Reproduce, word for word, every line from the first one down to the line containing "flute_runout = 0.334", and nothing else.
— start —
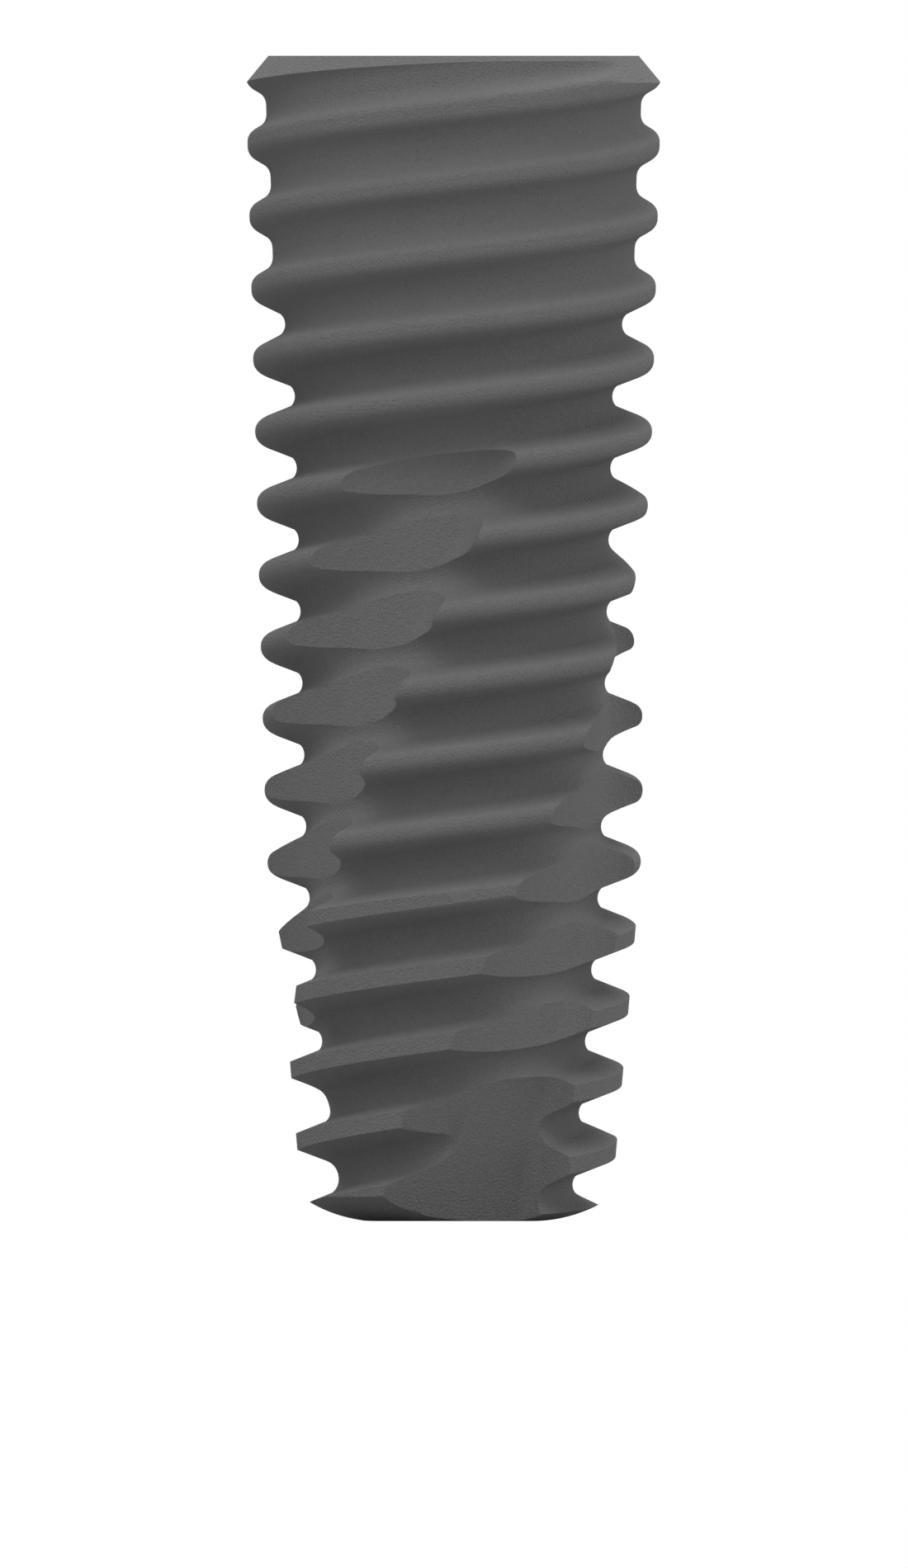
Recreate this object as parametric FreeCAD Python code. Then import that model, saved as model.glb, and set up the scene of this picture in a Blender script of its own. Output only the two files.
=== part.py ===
import FreeCAD, Part
import math
import os

# Dental implant: a titanium root-form screw turned and milled from one bar.
# Frame: Z is the screw's axis. The apex stands on z = 0 and the platform,
# where the abutment seats, faces up. The front of the part faces -Y.
# All sizes are in millimetres and degrees.

V = FreeCAD.Vector

# Overall form
overall_length = 11.5
crest_diameter = 4.116
body_taper = 1.51
apical_break = 3.442
apical_taper = 4.99
apex_flat_diameter = 1.547
apex_round = 1.425
platform_diameter = 3.658
platform_bevel_angle = 39.7

# Outer thread: two starts, right-handed
pitch = 0.7072
starts = 2
first_groove_drop = 0.531
crest_radius = 0.102
root_radius = 0.179
steps_per_turn = 12

# Thread form: distance below the platform, groove depth, half width of the
# groove's floor between the sharp corners, and flank angle, at three places
coronal_end = 1.943
coronal_depth = 0.219
coronal_floor = 0.147
coronal_flank = 30.0
middle_drop = 2.650
middle_depth = 0.324
middle_floor = 0.107
middle_flank = 26.0
deep_start = 3.358
deep_depth = 0.402
deep_floor = 0.1254
deep_flank = 20.0
neck_drop = 1.242
neck_shallowing = 0.036

# Cutting flutes: milled along a steep right-handed helix. Distance from the
# axis, width, fillet and turn from the front are those at the apex. The
# place where the run-out starts is measured down from the platform
flute_count = 3
flute_lead = 22.94
flute_apex_distance = 1.34
flute_floor_taper = 1.86
flute_apex_width = 0.41
flute_apex_fillet = 0.268
flute_apex_turn = 6.5
flute_runout_drop = 4.2
flute_runout = 0.334

# Apical cuts: one straight cut at the foot of each flute, turned on from it.
# At the height given it bends outwards in an arc and leaves the crests
apical_cut_distance = 0.882
apical_cut_slope = 16.2
apical_cut_offset = 19.6
apical_cut_lean = 20.0
apical_cut_fillet = 0.221
apical_cut_height = 1.2
apical_cut_runout = 1.1

# Inner connection, open at the platform
mouth_diameter = 3.2
hex_across_flats = 2.5
hex_depth = 1.7
relief_diameter = 2.0
relief_depth = 2.3
screw_bore_diameter = 1.58
screw_bore_depth = 6.0
drill_tip_angle = 59.0

# Values that follow from the ones above
lead = pitch * starts
reach = crest_diameter / 2 + 0.25
body_slope = math.tan(math.radians(body_taper))
apical_slope = math.tan(math.radians(apical_taper))
flute_runout_start = overall_length - flute_runout_drop
apical_cut_turn = flute_apex_turn + apical_cut_offset


def polar(radius, turn, z):
    """Point at a radius and an angle in degrees counted from +X."""
    a = math.radians(turn)
    return V(radius * math.cos(a), radius * math.sin(a), z)


def blend(x, places, values):
    """Straight-line reading between rising places, held level outside."""
    if x <= places[0]:
        return values[0]
    for i in range(1, len(places)):
        if x <= places[i]:
            share = (x - places[i - 1]) / (places[i] - places[i - 1])
            return values[i - 1] + share * (values[i] - values[i - 1])
    return values[-1]


def crest_cone(z):
    return crest_diameter / 2 - body_slope * (overall_length - z)


def apical_cone(z):
    return crest_cone(apical_break) - apical_slope * (apical_break - z)


def groove_form(z):
    """Depth, half floor and flank angle of the groove centred at height z."""
    drop = overall_length - z
    places = [coronal_end, middle_drop, deep_start]
    depth = blend(drop, places, [coronal_depth, middle_depth, deep_depth])
    floor = blend(drop, places, [coronal_floor, middle_floor, deep_floor])
    flank = blend(drop, places, [coronal_flank, middle_flank, deep_flank])
    if drop < neck_drop:
        depth -= neck_shallowing * min(neck_drop - drop, 1.0)
    if z < apical_break:
        low = max(z, 0.0)
        depth += crest_cone(low) - apical_cone(low)
    return depth, floor, flank


def groove_corners(centre):
    """Corners of one groove as offset along the axis and depth.

    The round of the crest and of the root is taken in two equal bends, so
    each becomes one bevel that touches the round in its middle.
    """
    depth, floor, flank = groove_form(centre)
    a = math.radians(flank)
    crest = min(floor + depth * math.tan(a), pitch / 2 * 0.97)
    run = crest - floor
    length = math.hypot(run, depth)
    bend = math.radians(90 - flank) / 2
    share = math.tan(bend) - math.tan(bend / 2)
    top = min(crest_radius * share, 0.45 * length, 0.9 * (pitch / 2 - crest))
    foot = min(root_radius * share, 0.45 * length, 0.9 * floor)
    half = [(crest + top, 0.0)]
    half.append((crest - run * top / length, depth * top / length))
    half.append((floor + run * foot / length, depth * (1 - foot / length)))
    half.append((floor - foot, depth))
    return [(-offset, drop) for offset, drop in half] + half[::-1]


def thread_section(centre, turn):
    """Points from one groove's lower edge to the next groove's lower edge."""
    points = []
    for offset, drop in groove_corners(centre):
        z = centre + offset
        points.append(polar(crest_cone(z) - drop, turn, z))
    z = centre + pitch + groove_corners(centre + pitch)[0][0]
    points.append(polar(crest_cone(z), turn, z))
    return points


def thread_turn(base):
    """Helical strips of one full turn of the groove that starts at base.

    The control rows are corrected until the strips pass through every
    section, so neighbouring turns share their edges.
    """
    step = 360.0 / steps_per_turn
    passes = 6
    rows = []
    for i in range(-1 - passes, steps_per_turn + 2 + passes):
        rows.append(thread_section(base + lead * i / steps_per_turn, i * step))
    poles = rows
    for trim in range(1, passes + 1):
        better = []
        for i in range(1, len(poles) - 1):
            wanted = rows[i + trim - 1]
            row = []
            for below, here, above, target in zip(
                    poles[i - 1], poles[i], poles[i + 1], wanted):
                passed = (below + here * 4 + above) / 6.0
                row.append(here + target - passed)
            better.append(row)
        poles = better
    knots = [float(i) for i in range(-3, steps_per_turn + 4)]
    strips = []
    for j in range(len(rows[0]) - 1):
        strip = Part.BSplineSurface()
        strip.buildFromPolesMultsKnots(
            [row[j:j + 2] for row in poles], [1] * len(knots), [2, 2],
            knots, [0.0, 1.0], False, False, 3, 1)
        strip.segment(0.0, float(steps_per_turn), 0.0, 1.0)
        strips.append(strip)
    return strips


def end_faces(edge, section_edges):
    """Close one end of the thread: a helical ramp and a flat step."""
    start = edge.valueAt(edge.FirstParameter)
    stop = edge.valueAt(edge.LastParameter)
    axis = Part.makeLine(V(0, 0, start.z), V(0, 0, stop.z))
    ramp = Part.makeRuledSurface(axis, edge)
    rim = [Part.makeLine(V(0, 0, start.z), start), Part.makeLine(stop, V(0, 0, stop.z))]
    loop = Part.Wire(Part.__sortEdges__([axis] + rim + section_edges))
    return [ramp, Part.Face(loop)]


def threaded_bar():
    """Solid bar that carries the thread past both ends of the part."""
    reference = overall_length - first_groove_drop
    turns_down = math.ceil((reference + 0.5) / lead) + 1
    turns_up = math.ceil((first_groove_drop + 0.5) / lead) + 1
    faces = []
    low_edges = []
    high_edges = []
    end = float(steps_per_turn)
    for turn in range(-turns_down, turns_up):
        for start in range(starts):
            strips = thread_turn(reference + lead * turn + pitch * start)
            faces += [strip.toShape() for strip in strips]
            if turn == -turns_down:
                low_edges += [strip.uIso(0.0).toShape() for strip in strips]
            if turn == turns_up - 1:
                high_edges += [strip.uIso(end).toShape() for strip in strips]
            if turn == -turns_down and start == 0:
                low_helix = strips[0].vIso(0.0).toShape()
    high_helix = strips[-1].vIso(1.0).toShape()
    faces += end_faces(low_helix, low_edges) + end_faces(high_helix, high_edges)
    shell = Part.Shell(faces)
    shell.sewShape()
    bar = Part.Solid(shell)
    bar.fix(1e-5, 1e-5, 1e-4)
    if bar.Volume < 0:
        bar.reverse()
    return bar


def outer_envelope():
    """Turned blank: apex dome, apical cone and platform bevel.

    Its side stands clear of the crests, which the thread itself gives. The
    seam of its round faces lies inside the first apical cut.
    """
    flat = apex_flat_diameter / 2
    wide = apical_cone(0) - flat
    a = 1 + apical_slope ** 2
    b = 2 * (apical_slope * wide - apex_round)
    side_z = (-b - math.sqrt(b * b - 4 * a * wide * wide)) / (2 * a)
    turn = math.acos(1 - side_z / apex_round) / 2
    middle = V(flat + apex_round * math.sin(turn), 0, apex_round * (1 - math.cos(turn)))
    side = V(apical_cone(side_z), 0, side_z)
    cone_top = apical_break + (reach - crest_cone(apical_break)) / apical_slope
    platform = platform_diameter / 2
    bevel = math.tan(math.radians(platform_bevel_angle))
    corners = [side, V(reach, 0, cone_top)]
    corners.append(V(reach, 0, overall_length - (reach - platform) / bevel))
    corners.append(V(platform, 0, overall_length))
    corners.append(V(0, 0, overall_length))
    corners.append(V(0, 0, 0))
    corners.append(V(flat, 0, 0))
    edges = [Part.makeLine(p, q) for p, q in zip(corners, corners[1:])]
    edges.append(Part.Arc(V(flat, 0, 0), middle, side).toShape())
    face = Part.Face(Part.Wire(Part.__sortEdges__(edges)))
    face.rotate(V(0, 0, 0), V(0, 0, 1), apical_cut_turn - 90)
    return face.revolve(V(0, 0, 0), V(0, 0, 1), 360)


def cutter_section(turn, z, floor, fillet, foot, tilt):
    """Closed outline of a cut across the axis at height z.

    The floor is a line at the distance floor from the axis, square to the
    direction turn. A wall leaning by tilt rises from foot, the place on the
    floor where wall and floor would meet, with a fillet between them.
    """
    a = math.radians(turn - 90)
    out_way = V(math.cos(a), math.sin(a), 0)
    side_way = V(-math.sin(a), math.cos(a), 0)
    lean = math.radians(tilt)
    bend = (math.pi / 2 - lean) / 2
    back = fillet * math.tan(bend)
    top = reach + 0.4
    rise = fillet * (1 - math.cos(bend))
    along = foot - back + fillet * math.sin(bend)
    corner = [(-reach, floor), (foot - back, floor), (along, floor + rise)]
    corner.append((foot + back * math.sin(lean), floor + back * math.cos(lean)))
    corner.append((foot + (top - floor) * math.tan(lean), top))
    corner.append((-reach, top))
    p = [side_way * u + out_way * v + V(0, 0, z) for u, v in corner]
    edges = [Part.makeLine(p[0], p[1]), Part.Arc(p[1], p[2], p[3]).toShape()]
    edges += [Part.makeLine(p[3], p[4]), Part.makeLine(p[4], p[5])]
    edges.append(Part.makeLine(p[5], p[0]))
    return Part.Wire(edges)


def flute_cutter():
    """Twisted valley from below the apex up to its rounded run-out."""
    taper = math.tan(math.radians(flute_floor_taper))
    places = []
    steps = 14
    for i in range(steps + 1):
        z = -0.6 + (flute_runout_start + 0.6) * i / steps
        places.append((z, 0.0))
    for i in range(1, 7):
        a = math.radians(15 * i)
        z = flute_runout_start + flute_runout * math.sin(a)
        places.append((z, flute_runout * (1 - math.cos(a))))
    wires = []
    for z, lift in places:
        floor = flute_apex_distance + taper * z
        share = floor / flute_apex_distance
        turn = flute_apex_turn + 360 * z / flute_lead
        wires.append(cutter_section(
            turn, z, floor + lift, flute_apex_fillet * share, flute_apex_width * share, 0))
    return Part.makeLoft(wires, True, False)


def apical_cutter():
    """Sloping flat floor with a rounded run-out, and a wall that leans."""
    slope = math.radians(apical_cut_slope)
    last = math.radians(75)
    below = -0.5
    places = [(below, apical_cut_distance + math.tan(slope) * below)]
    inner = apical_cut_distance + math.tan(slope) * apical_cut_height
    for i in range(7):
        a = slope + (last - slope) * i / 6
        z = apical_cut_height + apical_cut_runout * (math.sin(a) - math.sin(slope))
        places.append((z, inner + apical_cut_runout * (math.cos(slope) - math.cos(a))))
    wires = []
    for z, floor in places:
        foot = floor * math.tan(math.radians(apical_cut_lean))
        wires.append(cutter_section(
            apical_cut_turn, z, floor, apical_cut_fillet, foot, apical_cut_lean))
    return Part.makeLoft(wires, True, True)


def inner_connection():
    """Lead-in bevel, hexagon, relief and the bore for the abutment screw."""
    top = overall_length
    mouth = mouth_diameter / 2
    corner = hex_across_flats / 2 / math.cos(math.radians(30))
    relief = relief_diameter / 2
    bore = screw_bore_diameter / 2
    tip = bore / math.tan(math.radians(drill_tip_angle))
    step = (relief - bore) / math.tan(math.radians(45))
    outline = [V(0, 0, top + 0.2), V(mouth + 0.2, 0, top + 0.2)]
    outline.append(V(relief, 0, top - mouth + relief))
    outline.append(V(relief, 0, top - relief_depth))
    outline.append(V(bore, 0, top - relief_depth - step))
    outline.append(V(bore, 0, top - screw_bore_depth))
    outline.append(V(0, 0, top - screw_bore_depth - tip))
    outline.append(outline[0])
    turned = Part.Face(Part.makePolygon(outline)).revolve(V(0, 0, 0), V(0, 0, 1), 360)
    points = [polar(corner, 30 + 60 * i, top - hex_depth) for i in range(7)]
    socket = Part.Face(Part.makePolygon(points)).extrude(V(0, 0, hex_depth + 0.2))
    return turned.fuse(socket)


def implant():
    body = threaded_bar().common(outer_envelope())
    body = body.cut(inner_connection())
    for cutter in (apical_cutter(), flute_cutter()):
        for i in range(flute_count):
            copy = cutter.copy()
            copy.rotate(V(0, 0, 0), V(0, 0, 1), 360.0 * i / flute_count)
            body = body.cut(copy)
    return body.Solids[0] if len(body.Solids) == 1 else body


os.makedirs("parts", exist_ok=True)
body = implant()
body.exportStep("parts/implant_body.step")
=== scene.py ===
import math

import bmesh
import bpy
from mathutils import Matrix, Vector

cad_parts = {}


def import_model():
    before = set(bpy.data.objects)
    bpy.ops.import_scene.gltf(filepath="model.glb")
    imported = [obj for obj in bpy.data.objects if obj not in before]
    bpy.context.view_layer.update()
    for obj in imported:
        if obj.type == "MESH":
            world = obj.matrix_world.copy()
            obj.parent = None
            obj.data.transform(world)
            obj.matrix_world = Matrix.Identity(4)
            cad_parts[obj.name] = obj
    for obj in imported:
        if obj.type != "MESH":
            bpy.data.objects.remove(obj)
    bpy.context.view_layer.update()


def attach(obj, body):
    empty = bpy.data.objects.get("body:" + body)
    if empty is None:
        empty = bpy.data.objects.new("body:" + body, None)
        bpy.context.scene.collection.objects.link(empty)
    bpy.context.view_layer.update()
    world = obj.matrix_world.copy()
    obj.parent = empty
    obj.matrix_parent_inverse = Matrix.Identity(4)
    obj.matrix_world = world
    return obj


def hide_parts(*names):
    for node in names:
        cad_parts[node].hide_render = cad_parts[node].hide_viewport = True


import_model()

# Sizes of the part in millimetres and degrees, as in its source.
# Turned outline; the apical taper lies below the height BREAK
LENGTH = 11.5
CREST_DIAMETER = 4.116
BODY_TAPER = 1.51
BREAK = 3.442
APICAL_TAPER = 4.99
APEX_FLAT = 1.547
APEX_ROUND = 1.425
PLATFORM = 3.658
BEVEL = 39.7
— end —
*Answer below:*
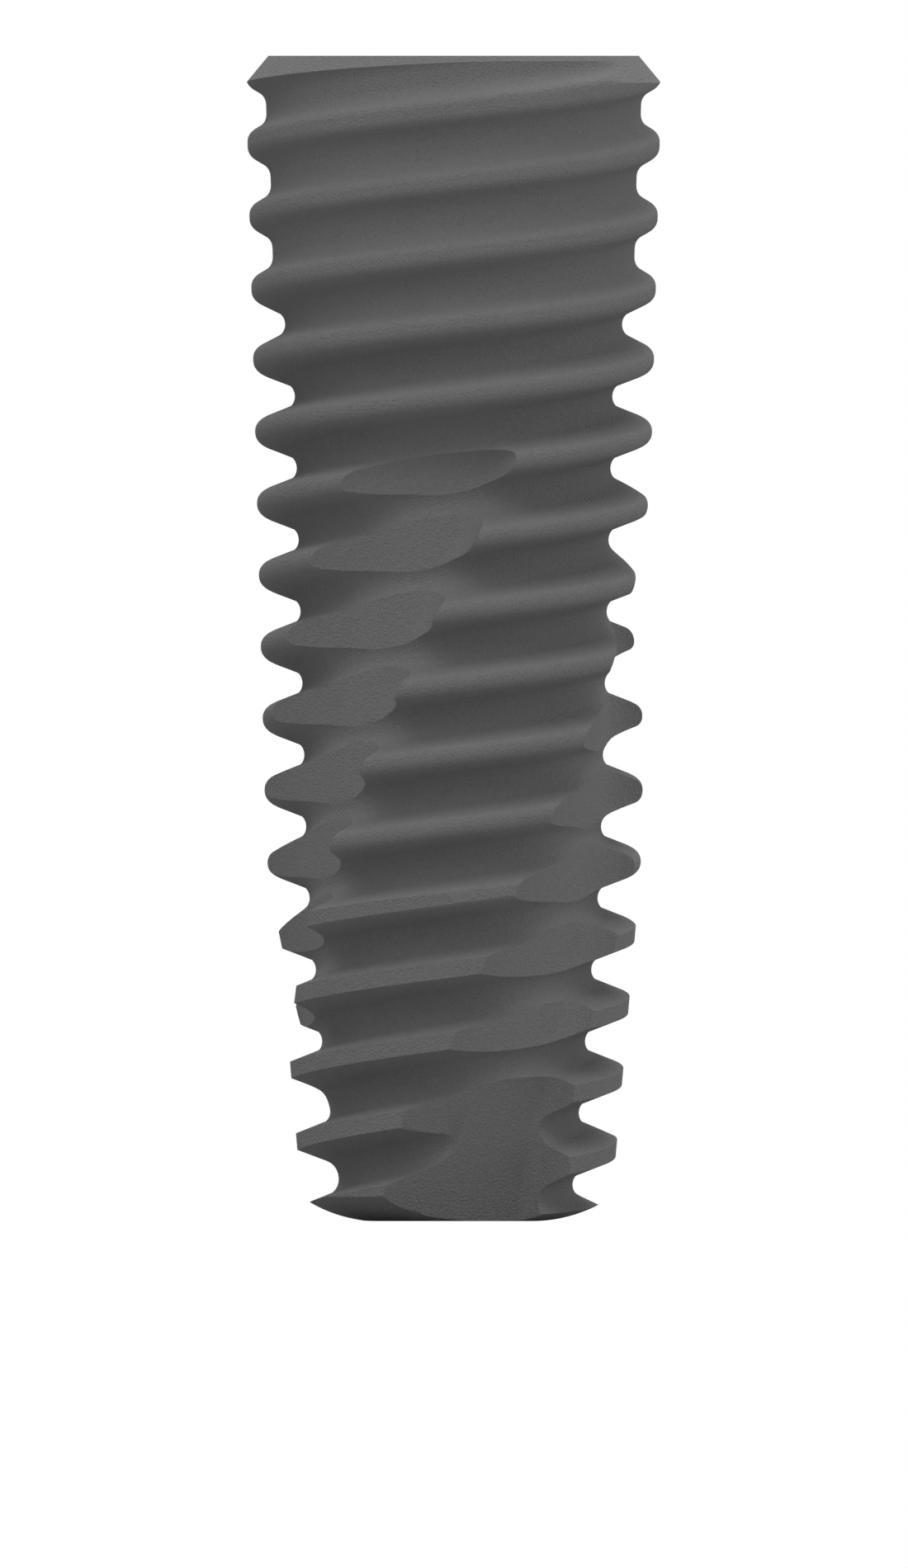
Recreate this object as parametric FreeCAD Python code. Then import that model, saved as model.glb, and set up the scene of this picture in a Blender script of its own. Output only the two files.
=== part.py ===
import FreeCAD, Part
import math
import os

# Dental implant: a titanium root-form screw turned and milled from one bar.
# Frame: Z is the screw's axis. The apex stands on z = 0 and the platform,
# where the abutment seats, faces up. The front of the part faces -Y.
# All sizes are in millimetres and degrees.

V = FreeCAD.Vector

# Overall form
overall_length = 11.5
crest_diameter = 4.116
body_taper = 1.51
apical_break = 3.442
apical_taper = 4.99
apex_flat_diameter = 1.547
apex_round = 1.425
platform_diameter = 3.658
platform_bevel_angle = 39.7

# Outer thread: two starts, right-handed
pitch = 0.7072
starts = 2
first_groove_drop = 0.531
crest_radius = 0.102
root_radius = 0.179
steps_per_turn = 12

# Thread form: distance below the platform, groove depth, half width of the
# groove's floor between the sharp corners, and flank angle, at three places
coronal_end = 1.943
coronal_depth = 0.219
coronal_floor = 0.147
coronal_flank = 30.0
middle_drop = 2.650
middle_depth = 0.324
middle_floor = 0.107
middle_flank = 26.0
deep_start = 3.358
deep_depth = 0.402
deep_floor = 0.1254
deep_flank = 20.0
neck_drop = 1.242
neck_shallowing = 0.036

# Cutting flutes: milled along a steep right-handed helix. Distance from the
# axis, width, fillet and turn from the front are those at the apex. The
# place where the run-out starts is measured down from the platform
flute_count = 3
flute_lead = 22.94
flute_apex_distance = 1.34
flute_floor_taper = 1.86
flute_apex_width = 0.41
flute_apex_fillet = 0.268
flute_apex_turn = 6.5
flute_runout_drop = 4.2
flute_runout = 0.334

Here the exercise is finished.